The Court then went on to analyze the remainder of the case, noting that Rabideau, in failing on her emotional distress claims, had still presented a valid claim for loss of property. The Court of Appeals had held that the complaint didn't do that, and in reversing, the Wisconsin Supreme Court noted that
A claim for damages for property loss as the result of Officer Jacobi's action is the most conventional claim Rabideau could have brought, and is without doubt the most widely recognized claim that arises when an animal is killed. ... We therefore hold that Rabideau's complaint, liberally construed, also encompassed a demand for damages for property loss.
The Court of Appeals, then, had missed the "most widely recognized claim" of this sort, in its ruling. The Wisconsin Supreme Court recognized the claim, and reversed the decision dismissing Rabideau's case on those grounds.
Having ruled that Rabideau lost on 2 of her 3 claims, but remanding on one, the Supreme Court then went on to consider whether Rabideau's claim was frivolous; already, the Circuit Court and the Court of Appeals had held it was -- assessing, no doubt, a substantial penalty against Rabideau and her attorney.

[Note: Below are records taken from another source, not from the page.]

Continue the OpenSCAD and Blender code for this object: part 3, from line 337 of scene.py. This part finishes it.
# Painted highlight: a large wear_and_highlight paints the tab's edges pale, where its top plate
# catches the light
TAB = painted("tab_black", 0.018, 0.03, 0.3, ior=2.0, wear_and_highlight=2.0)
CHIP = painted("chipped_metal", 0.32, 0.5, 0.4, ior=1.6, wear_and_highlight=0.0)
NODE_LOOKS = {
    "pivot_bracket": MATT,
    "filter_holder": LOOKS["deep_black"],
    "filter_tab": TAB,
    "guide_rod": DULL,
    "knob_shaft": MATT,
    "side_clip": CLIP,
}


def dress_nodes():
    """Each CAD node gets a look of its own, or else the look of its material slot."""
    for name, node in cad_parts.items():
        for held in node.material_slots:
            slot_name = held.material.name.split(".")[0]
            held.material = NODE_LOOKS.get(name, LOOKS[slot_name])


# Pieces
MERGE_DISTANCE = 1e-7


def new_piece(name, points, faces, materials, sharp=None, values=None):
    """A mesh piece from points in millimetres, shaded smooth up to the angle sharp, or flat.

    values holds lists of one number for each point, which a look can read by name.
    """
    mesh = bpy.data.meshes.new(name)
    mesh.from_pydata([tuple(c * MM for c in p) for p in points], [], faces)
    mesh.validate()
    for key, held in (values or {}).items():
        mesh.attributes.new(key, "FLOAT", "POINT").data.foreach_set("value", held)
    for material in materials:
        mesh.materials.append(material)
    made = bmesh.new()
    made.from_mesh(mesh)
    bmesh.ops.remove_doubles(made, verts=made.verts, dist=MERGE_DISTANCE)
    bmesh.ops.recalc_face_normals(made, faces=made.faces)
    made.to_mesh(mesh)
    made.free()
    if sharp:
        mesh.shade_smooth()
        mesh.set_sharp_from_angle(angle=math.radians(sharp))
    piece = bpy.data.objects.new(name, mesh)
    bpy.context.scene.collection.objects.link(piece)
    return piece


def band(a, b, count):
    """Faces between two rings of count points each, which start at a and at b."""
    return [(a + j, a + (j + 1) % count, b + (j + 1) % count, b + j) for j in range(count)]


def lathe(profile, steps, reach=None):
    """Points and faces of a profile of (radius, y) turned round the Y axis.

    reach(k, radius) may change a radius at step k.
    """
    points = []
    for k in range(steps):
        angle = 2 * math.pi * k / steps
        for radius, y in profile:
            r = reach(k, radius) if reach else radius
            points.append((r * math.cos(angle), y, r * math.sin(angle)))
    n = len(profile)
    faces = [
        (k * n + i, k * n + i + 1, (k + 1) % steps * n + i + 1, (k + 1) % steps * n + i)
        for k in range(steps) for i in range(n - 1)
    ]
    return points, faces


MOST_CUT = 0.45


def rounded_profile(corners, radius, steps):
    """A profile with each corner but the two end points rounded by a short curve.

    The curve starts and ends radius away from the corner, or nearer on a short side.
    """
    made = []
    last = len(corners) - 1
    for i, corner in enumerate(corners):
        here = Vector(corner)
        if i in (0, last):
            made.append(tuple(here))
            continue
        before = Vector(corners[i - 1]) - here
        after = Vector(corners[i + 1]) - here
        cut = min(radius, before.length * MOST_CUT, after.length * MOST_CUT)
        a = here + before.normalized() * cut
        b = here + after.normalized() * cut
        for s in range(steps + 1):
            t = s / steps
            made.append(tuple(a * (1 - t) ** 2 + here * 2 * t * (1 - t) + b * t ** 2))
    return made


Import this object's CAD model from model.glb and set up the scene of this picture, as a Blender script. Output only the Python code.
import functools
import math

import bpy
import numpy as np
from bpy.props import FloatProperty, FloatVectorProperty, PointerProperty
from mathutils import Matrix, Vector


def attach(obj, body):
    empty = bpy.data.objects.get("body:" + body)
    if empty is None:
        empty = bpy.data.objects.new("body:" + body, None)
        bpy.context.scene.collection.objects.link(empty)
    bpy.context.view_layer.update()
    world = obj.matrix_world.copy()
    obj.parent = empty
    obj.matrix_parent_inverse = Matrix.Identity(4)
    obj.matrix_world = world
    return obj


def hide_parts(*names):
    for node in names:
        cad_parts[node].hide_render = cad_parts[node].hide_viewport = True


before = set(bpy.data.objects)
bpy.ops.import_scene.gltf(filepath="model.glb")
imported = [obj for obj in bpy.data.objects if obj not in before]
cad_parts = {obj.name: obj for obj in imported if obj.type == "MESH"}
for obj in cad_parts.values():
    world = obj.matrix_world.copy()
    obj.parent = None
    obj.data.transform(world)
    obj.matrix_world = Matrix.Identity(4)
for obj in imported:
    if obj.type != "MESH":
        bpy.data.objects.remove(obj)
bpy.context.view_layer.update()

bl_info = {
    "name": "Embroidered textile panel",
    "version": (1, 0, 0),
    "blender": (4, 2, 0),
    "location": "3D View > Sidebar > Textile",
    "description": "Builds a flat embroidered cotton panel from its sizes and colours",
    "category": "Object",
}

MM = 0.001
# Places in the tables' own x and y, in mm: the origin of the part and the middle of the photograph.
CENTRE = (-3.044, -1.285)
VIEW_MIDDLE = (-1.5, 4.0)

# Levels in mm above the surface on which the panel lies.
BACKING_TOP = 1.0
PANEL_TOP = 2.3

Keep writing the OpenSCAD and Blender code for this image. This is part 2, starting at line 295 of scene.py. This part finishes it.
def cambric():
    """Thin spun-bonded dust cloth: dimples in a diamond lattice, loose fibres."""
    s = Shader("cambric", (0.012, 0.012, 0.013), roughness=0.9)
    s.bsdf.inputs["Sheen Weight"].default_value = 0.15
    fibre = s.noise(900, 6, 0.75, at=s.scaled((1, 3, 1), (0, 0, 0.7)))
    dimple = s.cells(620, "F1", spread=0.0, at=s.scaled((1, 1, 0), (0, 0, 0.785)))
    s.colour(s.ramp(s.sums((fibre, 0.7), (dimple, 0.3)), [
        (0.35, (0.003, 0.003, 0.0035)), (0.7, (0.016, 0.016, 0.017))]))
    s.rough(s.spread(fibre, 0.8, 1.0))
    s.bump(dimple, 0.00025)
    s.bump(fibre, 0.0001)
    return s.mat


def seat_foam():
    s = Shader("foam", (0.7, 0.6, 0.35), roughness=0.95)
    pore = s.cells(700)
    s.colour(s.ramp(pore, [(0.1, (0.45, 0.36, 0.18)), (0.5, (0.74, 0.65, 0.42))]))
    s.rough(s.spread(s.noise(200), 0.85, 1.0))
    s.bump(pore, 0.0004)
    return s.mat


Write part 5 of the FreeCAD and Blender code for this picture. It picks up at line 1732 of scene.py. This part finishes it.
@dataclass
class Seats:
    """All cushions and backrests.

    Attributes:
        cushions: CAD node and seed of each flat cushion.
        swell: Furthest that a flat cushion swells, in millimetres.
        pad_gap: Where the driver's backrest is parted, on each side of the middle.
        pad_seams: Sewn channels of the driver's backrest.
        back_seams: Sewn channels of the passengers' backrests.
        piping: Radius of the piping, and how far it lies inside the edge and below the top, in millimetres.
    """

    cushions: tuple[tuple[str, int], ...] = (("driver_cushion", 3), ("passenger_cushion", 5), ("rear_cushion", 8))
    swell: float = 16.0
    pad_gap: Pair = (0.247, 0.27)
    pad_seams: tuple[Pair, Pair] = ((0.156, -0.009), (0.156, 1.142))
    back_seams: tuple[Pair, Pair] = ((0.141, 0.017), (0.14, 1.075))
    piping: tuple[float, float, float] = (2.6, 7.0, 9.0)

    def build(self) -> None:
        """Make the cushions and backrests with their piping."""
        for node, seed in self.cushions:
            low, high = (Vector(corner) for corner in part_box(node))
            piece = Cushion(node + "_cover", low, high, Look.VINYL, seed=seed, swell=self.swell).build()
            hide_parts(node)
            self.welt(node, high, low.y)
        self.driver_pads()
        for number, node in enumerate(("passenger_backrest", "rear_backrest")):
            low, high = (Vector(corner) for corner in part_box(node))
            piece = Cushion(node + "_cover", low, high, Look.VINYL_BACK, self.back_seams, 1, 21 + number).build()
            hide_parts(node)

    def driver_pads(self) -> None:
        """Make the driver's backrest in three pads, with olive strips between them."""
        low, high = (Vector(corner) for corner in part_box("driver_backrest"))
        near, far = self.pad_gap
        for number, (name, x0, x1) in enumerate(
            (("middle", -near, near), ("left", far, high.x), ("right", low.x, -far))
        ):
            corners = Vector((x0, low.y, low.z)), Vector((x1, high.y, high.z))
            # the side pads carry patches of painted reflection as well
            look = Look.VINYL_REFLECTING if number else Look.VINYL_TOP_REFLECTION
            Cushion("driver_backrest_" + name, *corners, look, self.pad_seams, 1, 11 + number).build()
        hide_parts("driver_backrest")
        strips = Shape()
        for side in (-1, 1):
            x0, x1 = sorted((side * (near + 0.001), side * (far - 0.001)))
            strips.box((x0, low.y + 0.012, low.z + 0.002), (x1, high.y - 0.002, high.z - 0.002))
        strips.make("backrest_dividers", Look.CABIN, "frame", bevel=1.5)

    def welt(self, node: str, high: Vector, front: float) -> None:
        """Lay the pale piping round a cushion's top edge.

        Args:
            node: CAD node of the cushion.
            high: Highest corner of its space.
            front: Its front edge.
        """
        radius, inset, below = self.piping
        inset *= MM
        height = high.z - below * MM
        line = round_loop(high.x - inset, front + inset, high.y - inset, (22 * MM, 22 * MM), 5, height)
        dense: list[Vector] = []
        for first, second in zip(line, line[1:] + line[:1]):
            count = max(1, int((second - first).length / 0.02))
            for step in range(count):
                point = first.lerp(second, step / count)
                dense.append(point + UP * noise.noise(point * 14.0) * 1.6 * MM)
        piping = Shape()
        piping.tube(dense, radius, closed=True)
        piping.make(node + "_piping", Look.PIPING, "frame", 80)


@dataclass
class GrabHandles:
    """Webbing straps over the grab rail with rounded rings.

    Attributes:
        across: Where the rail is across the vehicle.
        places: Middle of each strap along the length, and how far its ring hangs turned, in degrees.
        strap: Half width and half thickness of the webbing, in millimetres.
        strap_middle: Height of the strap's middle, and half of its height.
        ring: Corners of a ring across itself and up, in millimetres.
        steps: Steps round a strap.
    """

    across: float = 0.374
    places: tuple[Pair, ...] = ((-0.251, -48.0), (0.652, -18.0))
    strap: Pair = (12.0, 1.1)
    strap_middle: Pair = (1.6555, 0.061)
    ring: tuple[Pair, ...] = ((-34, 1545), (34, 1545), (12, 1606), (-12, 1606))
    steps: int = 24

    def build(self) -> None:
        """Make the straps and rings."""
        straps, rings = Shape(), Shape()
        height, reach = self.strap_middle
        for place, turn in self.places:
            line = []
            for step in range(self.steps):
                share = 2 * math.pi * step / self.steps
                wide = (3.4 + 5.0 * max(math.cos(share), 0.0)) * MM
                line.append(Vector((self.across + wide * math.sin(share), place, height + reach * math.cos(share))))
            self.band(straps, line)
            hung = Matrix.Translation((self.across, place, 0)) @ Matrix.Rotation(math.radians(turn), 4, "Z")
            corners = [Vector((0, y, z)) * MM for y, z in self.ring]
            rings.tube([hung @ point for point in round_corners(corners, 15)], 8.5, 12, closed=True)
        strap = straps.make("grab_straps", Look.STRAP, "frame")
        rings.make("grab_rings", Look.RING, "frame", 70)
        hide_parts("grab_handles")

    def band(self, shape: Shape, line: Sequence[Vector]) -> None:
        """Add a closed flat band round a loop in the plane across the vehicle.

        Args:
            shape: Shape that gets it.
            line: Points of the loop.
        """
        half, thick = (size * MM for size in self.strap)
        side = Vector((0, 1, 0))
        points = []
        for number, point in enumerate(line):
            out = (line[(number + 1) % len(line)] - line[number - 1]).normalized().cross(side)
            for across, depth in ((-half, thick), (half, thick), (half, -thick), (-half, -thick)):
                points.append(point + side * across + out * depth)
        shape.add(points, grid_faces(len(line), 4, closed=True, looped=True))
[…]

The Wisconsin Supreme Court took a different tack:
Courts tread carefully when considering a claim of frivolous action, for the "ingenuity, foresightedness and competency of the bar must be encouraged and not stifled." ... the circuit court is to consider each of the alternative possibilities of a good faith argument, that is, was the existing law ready for an extension, modification or reversal. If the law is not ready for an extension, modification or reversal, the court is to consider whether the argument consider whether the argument for the change was made in good faith.
The Supreme Court then ruled that because one claim was valid -- the property loss claim -- and because the intentional infliction claim was properly brought, and because the argument for negligent infliction of emotional distress was done in good faith (Rabideau "adequately defended her position" in briefs and arguments), that, too, wasn't in bad faith.
The bottom line? Rabideau brought three claims -- premised on a brief allegation. One of those claims was almost entirely new, and barred by public policy. The other ultimately was dismissed for lack of evidence. The third would have resulted in perhaps nominal damages at best.
But none of it was frivolous, according to the Wisconsin Supreme Court. Rabideau's claims, which were barred by public policy and failed for lack of evidence and were nominal in amount, were not frivolous.
After Rabideau, it should be a rare claim, indeed, that is found to be frivolous. And if frivolous claims are rare, it should be equally rare to see lawyers arguing that a claim was frivolous -- so section 802.05 motions should be equally rare.
I doubt they will be, as lawyers find it all too easy to make threats of frivolousness and those threats are themselves rarely punished or litigated -- but I can hope.